А в самом деле - может быть, так лучше, как предлагает редактор? Для чего употреблены в повести все эти редкостные слова: "протока", "изгарь", "выплески"? Почему возникли они в этой рукописи, они и подобные им?.. Редактору невдомек, что художник видит своих героев в неразрывной связи с окружающей их природой, с их бытом, заражается речью от них; употребляя слова, принятые в том или в другом крае, даже в прямой авторской речи, писатель как бы сливается со своими героями, невольно смотрит их глазами, слышит их ушами, усваивает их душевный строй. Недаром Гоголь, взглянув на царицу Екатерину глазами запорожцев, увидел даже ее в украинской свитке и в красных сапогах. Слова, заимствованные из словаря героев и употребленные автором в изображении пейзажа, или одежды, или орудий труда, углубляют подтекст, струят тот воздух, в котором работают, думают, борются, движутся люди. Это - чудодейственные помощники автора, они - слова-созидатели, слова-строители; благодаря этим редко употребительным, а порою и областным словам за плечами людей проступает образ еще одного героя книги - того особого, полного неповторимых примет края, где эти люди живут.

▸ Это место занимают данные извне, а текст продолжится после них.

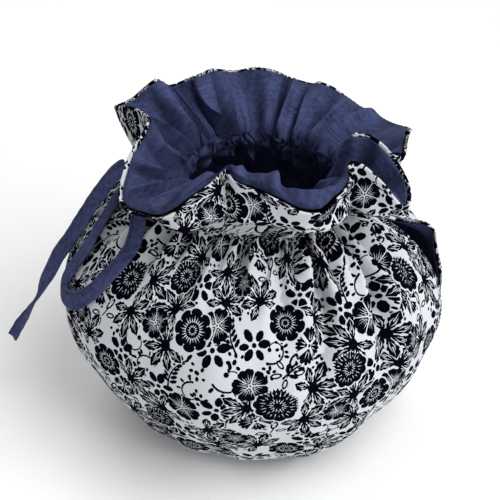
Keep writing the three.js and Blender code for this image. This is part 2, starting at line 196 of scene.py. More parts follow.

"Язык надо бы по всем отделам держать в чистоте, - писал Лев Толстой, - не то, чтобы он был однообразен, а напротив - чтобы не было того однообразного литературного языка, всегда прикрывающего пустоту"60.

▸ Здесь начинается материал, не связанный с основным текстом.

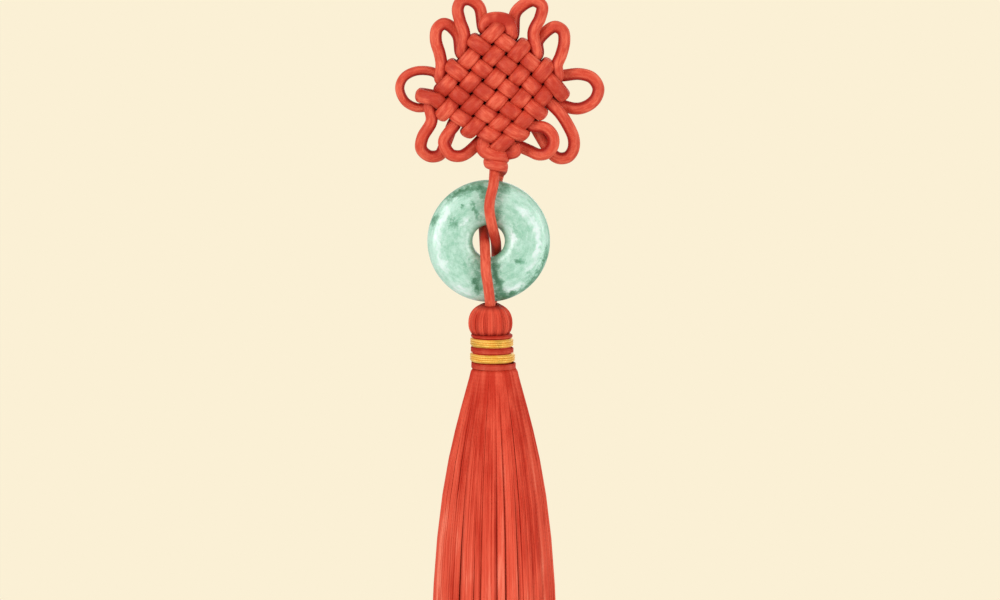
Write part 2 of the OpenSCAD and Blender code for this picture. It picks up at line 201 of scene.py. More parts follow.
# Every cord and thread is a run of rings, each a section of it
def ring(centre, side, rise, shade):
    # side and rise are its half width and half thickness; inner becomes 1 or -1 where the edge that
    # side points to or away from takes painted shade
    return {"centre": centre, "side": side, "rise": rise, "shade": shade, "inner": 0.0}


# Painted shade on a loop's edge that faces its opening
innerEdgeShade = {"dark": 1.4, "from": 0.2}  # strength, and the share of the half width where it starts
edgePower = 6  # how closely the shade keeps to a flat cord's two edges


def cordLayers(bm):
    # The place on the cord (across, up, along), the shade, and the cord's own tone
    number = bm.verts.layers.float
    return bm.verts.layers.float_vector.new("lay"), number.new("shade"), number.new("tone")


class Body:
    # A bmesh that cords are added to, and the piece that it becomes
    def __init__(self):
        self.bm = bmesh.new()
        cordLayers(self.bm)

    def tube(self, rings, sides, tone=0.5, edgeShade=0.0):
        part = bmesh.new()
        layOf, shadeOf, toneOf = cordLayers(part)
        verts = bmesh.ops.create_circle(part, segments=sides, radius=1.0)["verts"]
        for v in verts:
            v[layOf] = (v.co.x, v.co.y, 0.0)
        edges = list(part.edges)
        firstEdges = edges
        run = 0.0
        for i, here in enumerate(rings):
            if i:
                run += (here["centre"] - rings[i - 1]["centre"]).length
                grown = bmesh.ops.extrude_edge_only(part, edges=edges)["geom"]
                verts = [g for g in grown if isinstance(g, bmesh.types.BMVert)]
                fresh = set(verts)
                edges = [
                    g for g in grown
                    if isinstance(g, bmesh.types.BMEdge) and g.verts[0] in fresh and g.verts[1] in fresh
                ]
            for v in verts:
                across, up = v[layOf][0], v[layOf][1]
                v.co = here["centre"] + here["side"] * across + here["rise"] * up
                v[layOf] = (across, up, run)
                # Painted shade along the cord's two edges, and more on the edge that faces a loop's opening
                facing = max(0.0, here["inner"] * across - innerEdgeShade["from"])
                edge = edgeShade * abs(across) ** edgePower
                edge += innerEdgeShade["dark"] * facing / (1 - innerEdgeShade["from"])
                v[shadeOf] = min(1.0, here["shade"] + edge)
                v[toneOf] = tone
        bmesh.ops.edgeloop_fill(part, edges=firstEdges)
        bmesh.ops.edgeloop_fill(part, edges=edges)
        bmesh.ops.recalc_face_normals(part, faces=part.faces)
        mesh = bpy.data.meshes.new("part")
        part.to_mesh(mesh)
        part.free()
        self.bm.from_mesh(mesh)
        bpy.data.meshes.remove(mesh)

    def piece(self, node, material):
        finishPiece(self.bm, node, material)


def smoothMesh(bm, name):
    for face in bm.faces:
        face.smooth = True
    mesh = bpy.data.meshes.new(name)
    bm.to_mesh(mesh)
    bm.free()
    return mesh


def finishPiece(bm, node, material):
    # The piece for one of the model's nodes: top_loop becomes topLoop
    first, *words = node.split("_")
    name = first + "".join(word.capitalize() for word in words)
    bmesh.ops.scale(bm, vec=(mm, mm, mm), verts=bm.verts)
    made = bpy.data.objects.new(name, smoothMesh(bm, name))
    scene.collection.objects.link(made)
    made.data.materials.append(material)
    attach(made, "root")
    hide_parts(node)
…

Чистый язык - это вовсе не пресный, не бедный язык, а, наоборот, изобильный. Чистота языка - это не бедность, не однотонность, а выразительность, разнообразие, богатство. Гладкие фразы, всегда прикрывающие мысли шаблонные, а чувства готовые, словно дежурные блюда, - вот что должен преследовать и действительно преследует умелый редактор. Но редактор-упроститель, понимающий борьбу за чистоту как борьбу против выразительности, редактор, всё народное, с высоты своего чиновничьего величья, считающий низменным и грубым, совершает над текстом совсем другую работу: подчеркивает, например, меткие и мудрые народные поговорки.

"Стоп! Выключай мотор! - говорит на собрании молодой рабочий изолгавшейся девчонке. - Кривое кривым не исправишь".

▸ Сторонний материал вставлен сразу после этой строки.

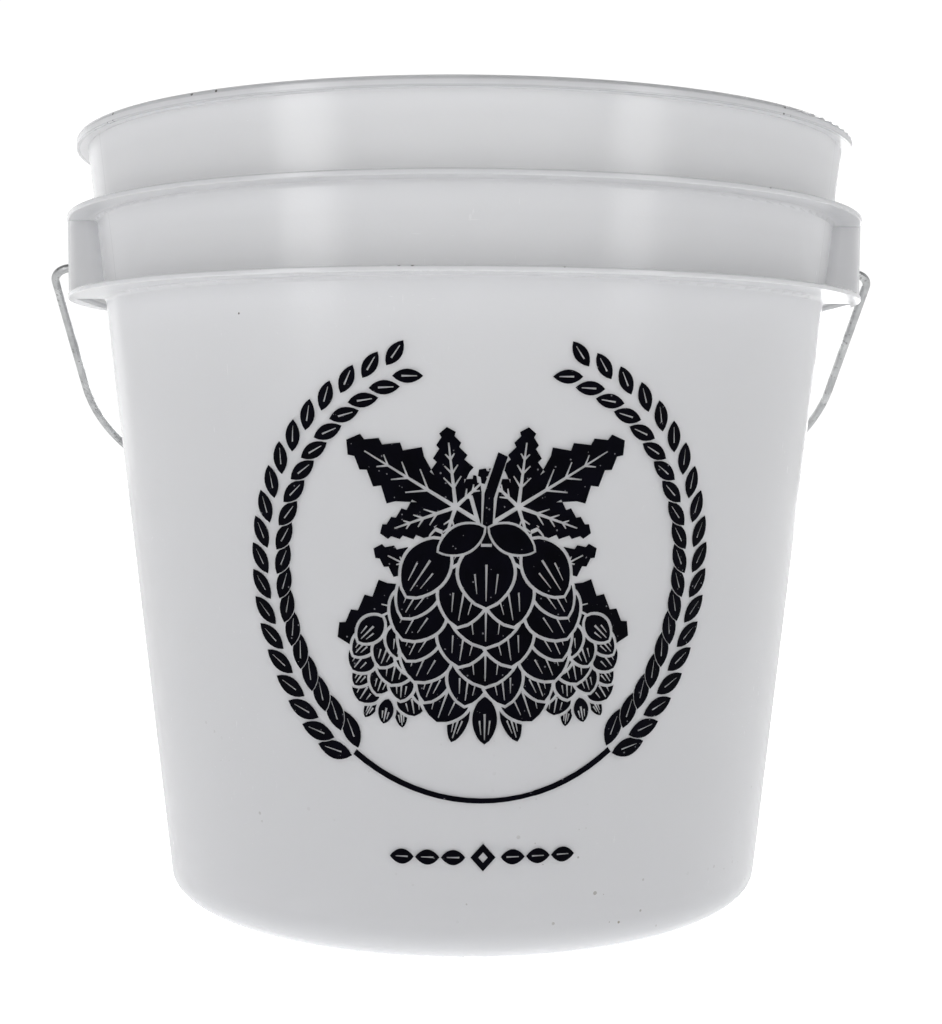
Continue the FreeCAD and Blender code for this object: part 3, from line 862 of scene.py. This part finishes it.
def ear_outlines(tree, grain, start, end, ink):
    """Faces of one ear of barley along an arc, made by the node tree, as flat outlines."""
    curve = bpy.data.curves.new("stalk", "CURVE")
    curve.dimensions = "3D"
    points = arc_points(WREATH_RADIUS_MM, start, end, 24)
    spline = curve.splines.new("POLY")
    spline.points.add(len(points) - 1)
    for item, (u, v) in zip(spline.points, points):
        item.co = (u, v, 0, 1)
    stalk = bpy.data.objects.new("stalk", curve)
    bpy.context.collection.objects.link(stalk)
    modifier = stalk.modifiers.new("grains", "NODES")
    modifier.node_group = tree
    values = {"Grains": EAR_GRAINS, "Lean": GRAIN_LEAN, "Spread": GRAIN_SPREAD_MM,
              "Base Size": 1.16, "Tip Size": 0.84, "Grain": grain, "Ink": ink}
    for item in tree.interface.items_tree:
        if item.name in values and item.in_out == "INPUT":
            modifier[item.identifier] = values[item.name]
    bpy.context.view_layer.update()
    evaluated = stalk.evaluated_get(bpy.context.evaluated_depsgraph_get())
    mesh = bpy.data.meshes.new_from_object(evaluated)
    outlines = []
    for face in mesh.polygons:
        outlines.append([tuple(mesh.vertices[index].co.xy) for index in face.vertices])
    bpy.data.objects.remove(stalk)
    bpy.data.meshes.remove(mesh)
    return outlines


def make_wreath_mark(material):
    """Two ears of barley that meet at the bottom and open at the top."""
    grain = flat_object("grain", [leaf_shape(9.2, 4.5, 0.8, 0.05, 8)])
    tree = barley_tree("barley ear")
    art = Artwork()
    for start, end, stalk_end in EAR_ARCS:
        stalk = arc_points(WREATH_RADIUS_MM, stalk_end, start, 14)
        art.stroke(stalk, 1.3, 1.7, 0.7)
        for outline in ear_outlines(tree, grain, start, end, material):
            art.ringed(outline, 0.35)
            foot = Vector(outline[0])
            tip = max((Vector(point) for point in outline), key=lambda point: (point - foot).length)
            crease = foot.lerp(tip, 0.30)
            way = tip - foot
            angle = math.degrees(math.atan2(way.y, way.x))
            art.bare(placed(line_shape(way.length * 0.5, 0.5, 0.25), *crease, angle))
    film = ink_film("print_wreath", art, MARK_LEVEL, material)
    bpy.data.objects.remove(grain)
    return film


def make_foot_mark(material):
    """Small row of grains either side of a lozenge, under the wreath."""
    art = Artwork()
    art.ink([(-3.4, 0), (0, -3.9), (3.4, 0), (0, 3.9)])
    art.bare([(-1.3, 0), (0, -1.5), (1.3, 0), (0, 1.5)])
    for side in (-1, 1):
        for place in range(3):
            grain = leaf_shape(6.6, 4.4, 0.8, 0.05, 10)
            angle = 0 if side > 0 else 180
            art.ink(placed(grain, side * (4.8 + place * 7.0), 0, angle))
            art.bare(placed(line_shape(3.4, 0.5, 0.3), side * (6.4 + place * 7.0), 0, angle))
    return ink_film("print_foot", art, FOOT_MARK_LEVEL, material)


# ---------------------------------------------------------------- the object


def dress(node, material):
    """Give a CAD node its finished material."""
    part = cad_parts[node]
    part.data.materials.clear()
    part.data.materials.append(material)


bpy.context.scene.view_settings.view_transform = "Standard"
make_camera()
make_floor()
make_lights()
dress("bucket", natural_plastic())
dress("bail_wire", zinc_wire())
dress("bail_grip", grip_plastic())
ink = print_ink()
make_hop_mark(ink)
make_wreath_mark(ink)
make_foot_mark(ink)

Редактор подчеркивает "кривое кривым" и ставит на полях вопросительный знак...

...А в самом деле, не отказаться ли вообще литературе, для удобства редактора, от "коренного, мощного" русского языка? Не перейти ли на тот худосочный - да зато изящный, деликатный, - на котором изъяснялись когда-то "приятные" дамы? Редактор будет избавлен от необходимости ставить на полях вопросительный знак против загадочного выражения: "они поднялись на взлобок" и подчеркивать, как грубое, "не таращь глаза"... Правда, если отказаться, останется неясным, как быть с мастерами? Лев Толстой в авторской речи употребляет слова "леха", "прополонная рожь"61, неизвестные редактору и потому для него неприемлемые, а Шолохов пишет "будылья татарника"62, "журчилась вода"62а… Что такое "будылья" и почему "журчилась", а не "журчала"? Ах, с каким удовольствием выкорчевал бы редактор эти "будылья" из текста любого другого автора! Тут он вынужден их сохранять, но опыт мастеров ничему не научает его. И этот вопрос, как и все остальные, он решает просто: что можно знаменитому, того рядовому нельзя... Правда, если отказаться от живого, богатого, сильного языка, останется неясным, как быть с жизнью, которую литература призвана отражать? Как писать о жизни, не пользуясь живым словом? Ведь для изображения людей нашей огромной многонациональной страны, их труда, их быта, их мыслей, окружающей их природы, словарь нужен богатейший, интонации многообразнейшие? Ведь она отнюдь не примитивна и далеко не всегда деликатна - жизнь?!

Но жизнью редактор-упроститель не озабочен. От нее он далек, так же далек, как и от литературы.

...Нет, не следует, нельзя, недопустимо превращать сложнейшую, тончайшую работу над языком и стилем в нечто упрощенное, оторванное от содержания, от места и времени, от жизни и от искусства, в нечто механическое, раз навсегда заданное. Оно, быть может, и просто, да зато губительно. Не та ли это простота, которая хуже воровства? Увидишь: "Перво-наперво не таращь на меня глаза" (кричит измученная прачка своему непоседливому сыну), - подчеркивай "перво-наперво" и "не таращь" и предлагай: "Прежде всего перестань так широко открывать глаза"; увидишь слово "заплот", тобой не употребляемое и тебе неизвестное - зачеркивай, пиши "забор"... Просто! А что вместе с этими словами исчезает образ человека, образ места, а иногда и образ времени - до этого тебе и дела нет...

Слово "вытаращить", или слово "изгарь", или слово "заплот" - это краски на палитре художника, такие же ценные, как и любые другие. Обязанность редактора вовсе не в том, чтобы отмечать в рукописи всякое мало-мальски необычное слово. Надо понимать направленность каждого куска, его задачу, тогда обрадуешься слову, которое помогает эту задачу решать. Надо видеть мир, который создает своим искусством художник, и идти этому миру навстречу. Механическим подчеркиванием слов, заподозренных в областном происхождении, тут ничего не возьмешь. Ссылки же на то, что читатель не поймет русского слова, если оно предстанет перед ним в не совсем обычном виде, весьма наивны. Читатель не иностранец среди родных корней. Зная слово "гарь", "гореть" или "плеск", "выплескивать", он без усилия разгадает таинственные слова "изгарь", "выплески". Оберегать читателя следует от языка гладкого и бюрократического, а не от русского.

Да, сложны обязанности редактора... "...Язык - народ, в нашем языке это синонимы, и какая в этом богатая глубокая мысль!"63 - говорил Достоевский.

И какую великую ответственность возлагает эта мысль на писателя, а вместе с ним и на редактора художественных произведений.